Alguns líderes de alguns gangues parecem estar desencantados com os combates entre gangues e com a dependência dos ricos e poderosos. Eles estão fazendo alianças e expressando sentimentos revolucionários.
As reportagens da imprensa centram-se no veterano líder de gangue Jimmy Cherizier. Eles aderiram ao seu apelido de “Churrasco”, atribuído a ele quando era menino; evoca o espectro da violência ardente. Este ex-policial altamente conceituado trouxe outras gangues para sua aliança “G9” e agora está se aproximando de outras gangues.
Cherizier, citado pelo jornalista Kim Ives, fala o que pensa:
“Somos um grande povo. O nosso lema nacional é “A União faz a força”. Nosso objetivo é derrubar de uma vez por todas o sistema que existe no Haiti e realizar o sonho de [Haitian founding father Jean-Jacques] Dessalines, que defende que a riqueza da nação seja partilhada por todos os seus cidadãos…. Nossa batalha não será apenas uma manifestação junto às pessoas nas ruas. Temos armas e lutaremos com elas…. Conquistamos nossa independência com armas.”

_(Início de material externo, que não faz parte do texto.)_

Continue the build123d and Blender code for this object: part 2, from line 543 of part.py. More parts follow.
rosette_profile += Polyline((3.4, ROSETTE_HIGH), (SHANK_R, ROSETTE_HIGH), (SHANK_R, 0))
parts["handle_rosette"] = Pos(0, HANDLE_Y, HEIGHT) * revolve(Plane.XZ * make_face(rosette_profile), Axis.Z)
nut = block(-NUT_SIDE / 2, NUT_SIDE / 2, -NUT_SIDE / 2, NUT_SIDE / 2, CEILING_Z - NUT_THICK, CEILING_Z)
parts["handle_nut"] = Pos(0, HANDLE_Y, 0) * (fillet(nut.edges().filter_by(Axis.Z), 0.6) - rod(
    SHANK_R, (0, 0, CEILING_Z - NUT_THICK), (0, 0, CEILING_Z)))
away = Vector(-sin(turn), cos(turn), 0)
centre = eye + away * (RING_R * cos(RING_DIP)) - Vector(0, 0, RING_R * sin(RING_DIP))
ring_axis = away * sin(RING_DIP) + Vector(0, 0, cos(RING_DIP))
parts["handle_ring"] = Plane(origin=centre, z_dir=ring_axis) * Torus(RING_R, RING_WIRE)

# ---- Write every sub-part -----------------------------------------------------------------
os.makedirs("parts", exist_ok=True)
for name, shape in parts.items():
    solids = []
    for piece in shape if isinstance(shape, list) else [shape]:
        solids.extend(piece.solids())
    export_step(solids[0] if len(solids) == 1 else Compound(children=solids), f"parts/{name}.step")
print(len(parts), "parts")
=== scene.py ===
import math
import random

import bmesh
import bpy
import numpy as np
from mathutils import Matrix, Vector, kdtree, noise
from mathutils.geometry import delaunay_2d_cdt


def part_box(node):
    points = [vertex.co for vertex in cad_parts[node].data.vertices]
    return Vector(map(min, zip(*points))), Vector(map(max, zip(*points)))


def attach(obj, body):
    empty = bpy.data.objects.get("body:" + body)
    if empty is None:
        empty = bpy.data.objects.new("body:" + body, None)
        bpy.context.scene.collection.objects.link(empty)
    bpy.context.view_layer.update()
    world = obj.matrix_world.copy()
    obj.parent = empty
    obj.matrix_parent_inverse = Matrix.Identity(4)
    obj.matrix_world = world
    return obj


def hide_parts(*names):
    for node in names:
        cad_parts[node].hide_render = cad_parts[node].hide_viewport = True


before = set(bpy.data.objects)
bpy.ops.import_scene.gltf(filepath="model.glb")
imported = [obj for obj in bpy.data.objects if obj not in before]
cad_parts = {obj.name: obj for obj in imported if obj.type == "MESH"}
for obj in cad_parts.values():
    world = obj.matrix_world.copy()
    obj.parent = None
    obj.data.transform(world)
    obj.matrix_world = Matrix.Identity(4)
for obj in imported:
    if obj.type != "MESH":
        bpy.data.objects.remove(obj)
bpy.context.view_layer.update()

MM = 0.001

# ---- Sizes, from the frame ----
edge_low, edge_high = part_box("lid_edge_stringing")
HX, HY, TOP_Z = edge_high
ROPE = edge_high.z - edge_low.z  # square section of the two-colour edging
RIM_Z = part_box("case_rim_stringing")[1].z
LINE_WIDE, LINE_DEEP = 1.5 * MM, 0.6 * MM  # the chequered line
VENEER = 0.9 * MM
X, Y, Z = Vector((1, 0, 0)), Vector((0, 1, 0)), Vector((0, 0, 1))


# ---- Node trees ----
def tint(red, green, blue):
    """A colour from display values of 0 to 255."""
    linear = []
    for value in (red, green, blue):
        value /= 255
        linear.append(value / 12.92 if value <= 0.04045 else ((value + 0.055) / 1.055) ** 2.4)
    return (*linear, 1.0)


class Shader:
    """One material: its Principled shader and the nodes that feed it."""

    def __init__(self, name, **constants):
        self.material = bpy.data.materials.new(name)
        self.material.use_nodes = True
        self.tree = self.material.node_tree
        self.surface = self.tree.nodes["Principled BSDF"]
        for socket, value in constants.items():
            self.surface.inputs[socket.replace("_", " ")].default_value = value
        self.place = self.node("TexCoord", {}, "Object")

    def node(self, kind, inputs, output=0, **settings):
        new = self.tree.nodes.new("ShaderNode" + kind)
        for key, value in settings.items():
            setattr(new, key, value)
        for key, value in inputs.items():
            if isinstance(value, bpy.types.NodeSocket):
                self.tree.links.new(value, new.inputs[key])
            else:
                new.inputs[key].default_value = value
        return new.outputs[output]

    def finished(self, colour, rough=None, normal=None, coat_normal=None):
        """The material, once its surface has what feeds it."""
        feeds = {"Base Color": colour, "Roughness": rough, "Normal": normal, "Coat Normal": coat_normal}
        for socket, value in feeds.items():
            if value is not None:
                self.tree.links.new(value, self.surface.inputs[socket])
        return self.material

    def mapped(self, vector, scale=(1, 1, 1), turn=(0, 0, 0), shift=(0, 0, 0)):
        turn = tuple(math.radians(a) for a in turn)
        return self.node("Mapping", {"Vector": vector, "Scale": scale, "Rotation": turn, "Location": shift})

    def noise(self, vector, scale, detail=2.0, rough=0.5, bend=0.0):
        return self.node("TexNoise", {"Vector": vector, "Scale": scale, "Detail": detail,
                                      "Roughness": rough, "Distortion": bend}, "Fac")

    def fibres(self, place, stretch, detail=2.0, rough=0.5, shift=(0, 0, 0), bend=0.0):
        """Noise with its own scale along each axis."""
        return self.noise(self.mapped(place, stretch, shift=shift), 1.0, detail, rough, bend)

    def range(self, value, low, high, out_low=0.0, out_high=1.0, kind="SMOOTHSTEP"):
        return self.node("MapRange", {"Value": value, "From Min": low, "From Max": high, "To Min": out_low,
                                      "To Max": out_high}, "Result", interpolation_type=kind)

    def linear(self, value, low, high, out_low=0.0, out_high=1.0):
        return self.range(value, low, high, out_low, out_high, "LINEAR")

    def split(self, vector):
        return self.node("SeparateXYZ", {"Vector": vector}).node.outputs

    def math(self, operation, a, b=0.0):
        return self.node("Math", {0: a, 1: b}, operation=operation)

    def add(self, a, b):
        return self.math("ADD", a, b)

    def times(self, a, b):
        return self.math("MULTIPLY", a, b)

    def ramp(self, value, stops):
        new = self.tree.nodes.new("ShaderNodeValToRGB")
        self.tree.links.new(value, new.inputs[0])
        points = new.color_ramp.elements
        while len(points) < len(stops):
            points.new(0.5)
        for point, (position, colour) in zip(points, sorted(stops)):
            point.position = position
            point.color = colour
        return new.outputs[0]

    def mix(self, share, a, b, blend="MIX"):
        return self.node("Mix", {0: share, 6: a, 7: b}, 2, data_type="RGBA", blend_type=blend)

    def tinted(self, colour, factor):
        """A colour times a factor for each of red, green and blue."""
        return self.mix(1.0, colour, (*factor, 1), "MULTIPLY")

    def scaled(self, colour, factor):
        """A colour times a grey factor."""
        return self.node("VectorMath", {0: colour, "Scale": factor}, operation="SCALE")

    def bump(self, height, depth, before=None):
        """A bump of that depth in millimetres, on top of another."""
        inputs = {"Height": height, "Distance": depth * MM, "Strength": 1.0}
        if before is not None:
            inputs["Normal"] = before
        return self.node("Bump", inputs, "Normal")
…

Cherizier disse a Ives anteriormente: “Este é um sistema corrupto; essas pessoas estão nos usando para travar suas batalhas políticas e não queremos mais ser sua bucha de canhão”.
Sabine Manigat, socióloga da Universidade Quisqueya, no Haiti, tem a última palavra: A “imagem do Haiti retratada na imprensa estrangeira, que destaca a miséria e a insegurança, não retrata o quadro completo de um país onde sobrevive um movimento social, pessoas que se levantam e lutam e que exigem solidariedade internacional, não intervenção”.